64. Logan Mankins (G, Patriots)– It would be a good idea for New England to sign this guy, because he may be the best offensive-lineman they have depending on how Sebastian Vollmer develops in his second-year. Either way, Mankins is an essential part when it comes to protecting Brady, which is the most important item in the Patriots scheme, on offense and defense.
63. Demeco Ryans (LB, Texans)– This is a player every coach wants running their defense because they know that with his leadership, and intelligence on the field he will be an extension of their philosophy.
In his four-years he has shown to be a very instinctive linebacker, and as soon as the weaknesses on his defense are filled in around him then this guy will be even better than he has shown as the ability to make more plays on the ball become more opportunistic for a guy like Ryans who has the play-making ability on defense.
62. Sidney Rice (WR, Vikings)– It was a matter of time before this guy broke out the way he did in the ’09 season. Rice was a phenomenal receiver at South Carolina, and has the capability of being one of the biggest vertical threats in the NFL with last year serving as a brief sample of what this guy can do.
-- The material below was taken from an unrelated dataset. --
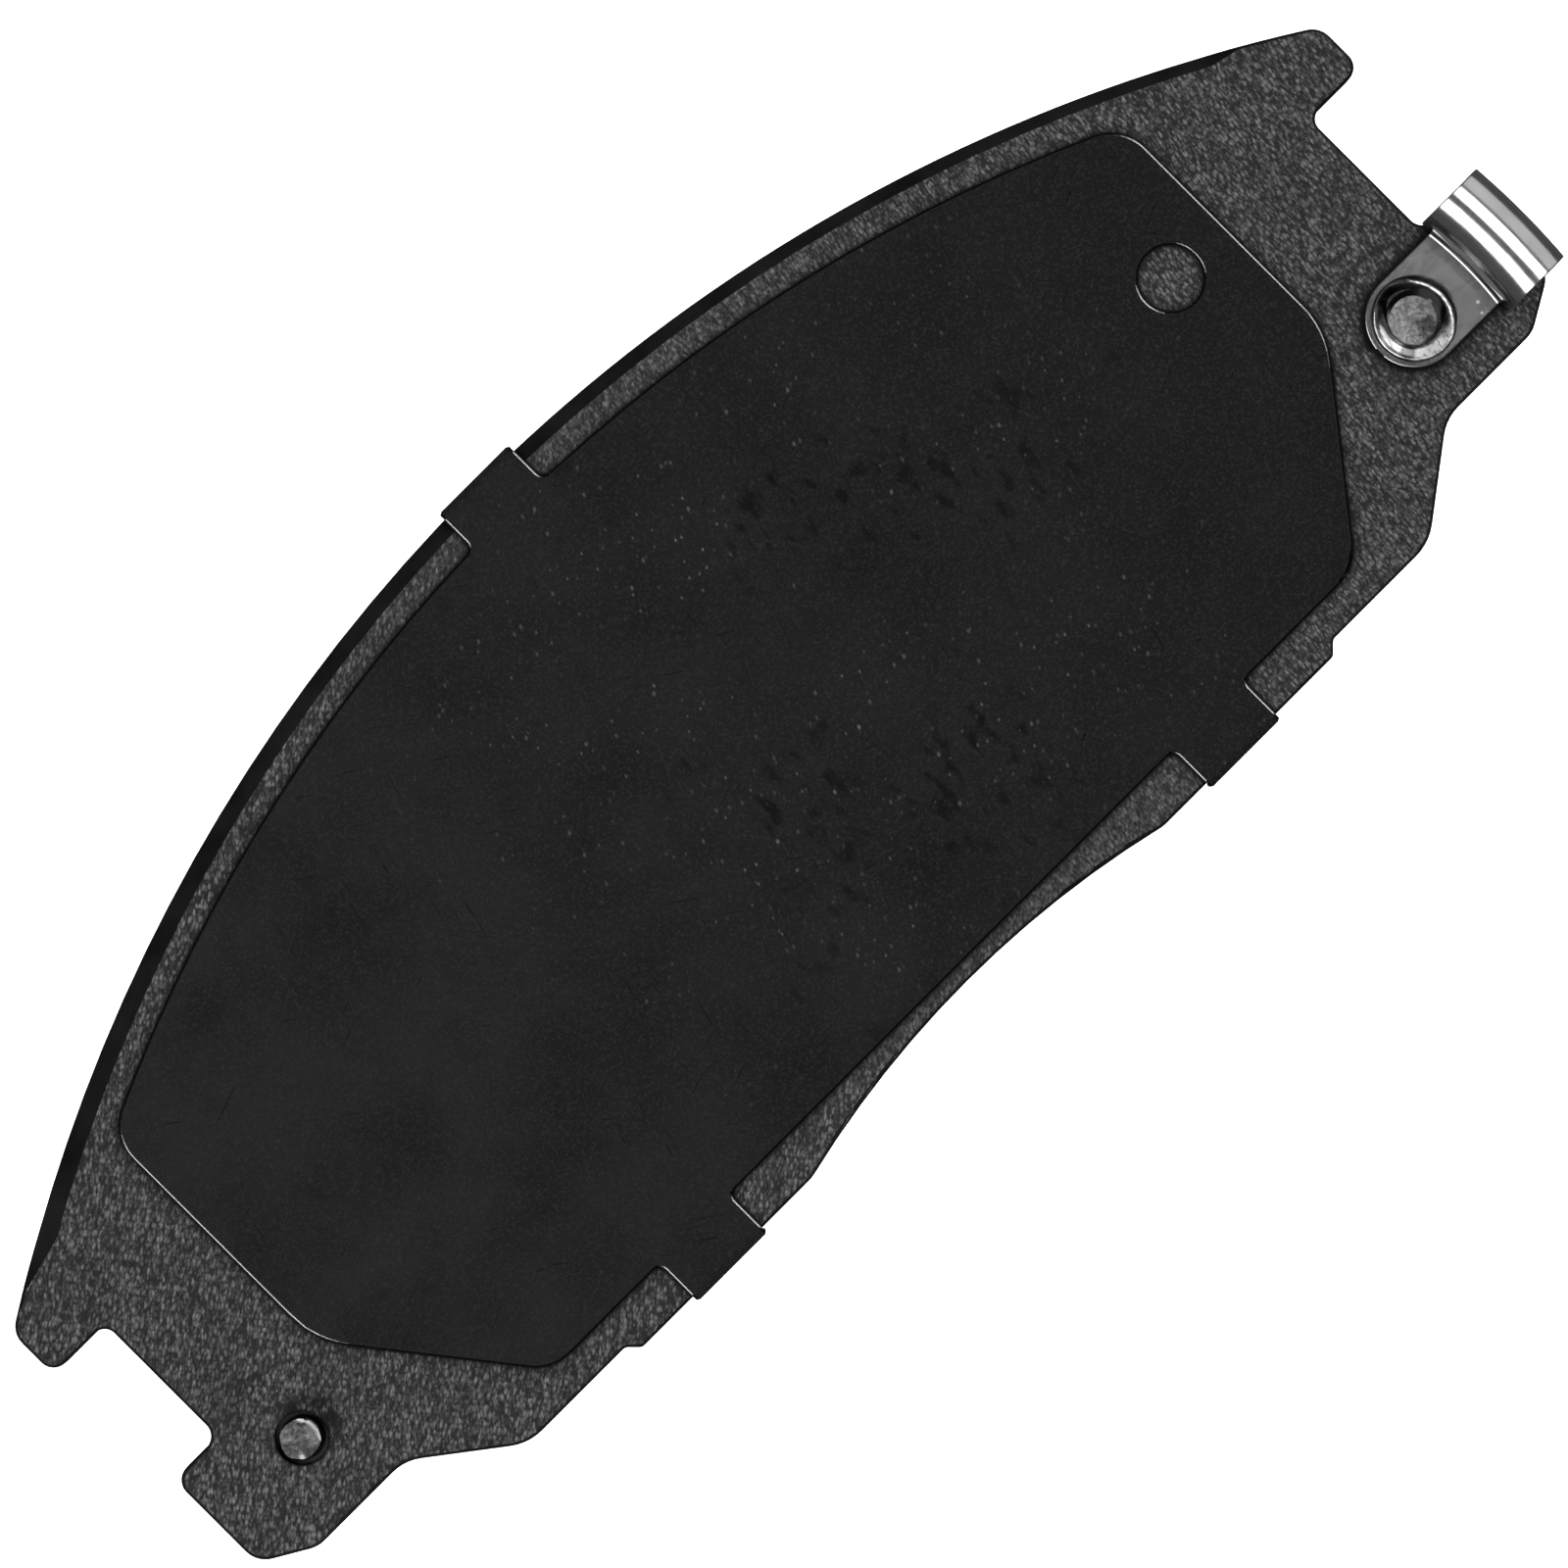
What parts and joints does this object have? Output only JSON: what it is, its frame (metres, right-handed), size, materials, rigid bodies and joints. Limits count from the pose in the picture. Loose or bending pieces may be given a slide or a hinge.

Playing with a veteran presence, and someone who has great arm strength like Brett Favre is certainly good for Rice’s development. But make no mistake about it, he helped Brett out, as much as Brett helped him.
61. Jammal Brown (T, Redskins)– Man, Reggie Bush is getting way more pussy for winning a Super Bowl, and he hasn’t contributed half as mush to the Saints as Brown did. Now that he is in Washington and not New Orleans, he’s looking to help McNabb win his first Super Bowl (Doubt it though).